The narrative of “robot as employment threat” will be replaced by the narrative of “whoever cannot work with robots will fall behind”. This shift is already happening in China, as the 23-year-old student demonstrated. It will reach other markets when the first concrete cases of large-scale substitution become visible.
Investment in technical training for robotics will become a public policy priority in countries that take competition seriously. Brazil, Mexico, and other countries with relevant manufacturing bases will need to decide in the next two to three years whether to subsidize technical training in robotics or watch the erosion of industrial competitiveness without a structural response.
Conclusion
The Beijing half marathon is not a race.
It is a progress announcement with 100 teams, Reuters coverage, and three podium spots for Honor.
The robot that beat the human world record was developed in one year. It uses smartphone technology. It was built by a company spun off from Huawei that two years ago did not exist in this sector.
This is not about running.

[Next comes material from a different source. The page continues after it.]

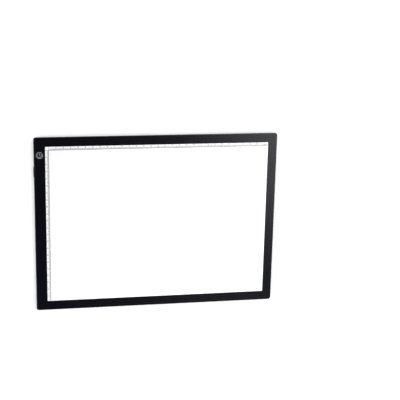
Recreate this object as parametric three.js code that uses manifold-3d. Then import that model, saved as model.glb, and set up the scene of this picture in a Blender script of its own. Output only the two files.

It is about which country is building the technological, cultural, and educational infrastructure to dominate the next phase of global manufacturing.
And about the fact that while the debate elsewhere is still about whether robots will replace humans, in Beijing an 11-year-old has already decided what to study at university.
The question is not whether humanoids will transform industry.
The question is where you will be when it happens.
Questions for you to answer:
A robot that beats the world running record but still cannot tighten a bolt like a trained worker: is that technological advance or well-executed state marketing?
If China repeats with robotics what it did with solar and electric vehicles, which Brazilian industries are most exposed and on what timeline?
The 11-year-old who wants to study robotics after watching humanoids on television: is that the product of education or propaganda?
When the cost of a humanoid robot falls below the annual salary of an assembly line worker, will the regulation debate still matter?